Many think that cream cheese is Kraft’s branded “Philadelphia Cheese”. In a previous life so did I. It never occurred to me that I could make my own cream cheese at home on the kitchen counter. Once I found out how easy it is I was surprised no one I knew was making their own cream cheese. The difference in taste between mass produced cream cheeses and a home-made cream cheese is astounding. I would be interested to hear if any agree with me or if they think I’m exaggerating! Most commercial cream cheeses – including ones labelled organic – use powdered LABs to ferment their products.

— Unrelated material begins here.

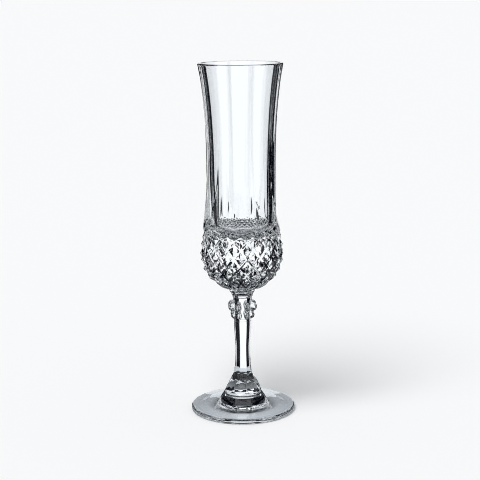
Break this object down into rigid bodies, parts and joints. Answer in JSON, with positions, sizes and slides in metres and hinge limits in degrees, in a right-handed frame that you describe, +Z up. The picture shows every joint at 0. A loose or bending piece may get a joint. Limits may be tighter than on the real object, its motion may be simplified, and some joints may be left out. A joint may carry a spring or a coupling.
{
  "type": "champagne flute",
  "caption": "Tall stemmed drinking glass: flared bowl with flat cut panels above a band of raised diamonds, on a beaded knop, a faceted shaft with thumbprints and a round foot",
  "frame": {"origin": "centre of the foot's underside, on the table plane, on the flute's axis", "axes": "+Z up along the axis towards the rim; -Y towards the viewer; +X to the viewer's right"},
  "size_m": [0.06, 0.06, 0.2],
  "materials": {
    "clear_glass": "polished"
  },
  "bodies": {
    "root": {"foot": "clear_glass", "stem_shaft": "clear_glass", "stem_knop": "clear_glass", "neck_collar": "clear_glass", "bowl": "clear_glass"}
  },
  "joints": []
}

To be fair, I think they are obliged to do so by a set of food regulations unable to distinguish between the good, the bad and the ugly. If you make your own cream cheese from home-made clabbered milk or yoghurt you can be sure you’re using wild ferments.
Cream cheese is used in hundreds of recipes and has many different names : fromage blanc in French, kwark in German and plattekaas in Dutch. It is not the same as ricotta though it can have the same texture. Even if you don’t use cream cheese for baking it tastes great as a plain spread on sourdough breads and topped with jam– or you can season it with salt and pepper and add some chopped chives as a savoury spread or dip. It can be sweetened with honey or a bit of sugar and served as a desert alongside strawberries or any summer berry. It is used in cheese-cake recipes and savoury dishes. When the enzyme rennet is added cream cheese forms the basis of many of our favourite cheeses.
Remember not only will your home-made cream cheese taste better than a mass produced version it will be packed with natural, wild microorganisms. I hope once you see how easy, satisfying and versatile it is to make your own cream cheese you will not be tempted to buy a branded version ever again.
1 lt. or 1 pt. of home-made clabbered milk OR
1 lt. or 1 pt. of organic yoghurt
Place a cheese cloth or tea-towel over a sieve and rest on top of bowl and pour your clabbered milk or yoghurt – or indeed any cultured dairy you have – into the cheese cloth.
Tie the cloth and leave to rest from 4-8 hours. The longer you leave it the more whey is removed. The drier the cream cheese the more it resembles a curd. Sometimes it is left to dry for longer so that it crumbles.
After 4- 8 hours you have cream cheese!
Keep the whey for fermented chutneys or to drink with some lime juice and honey.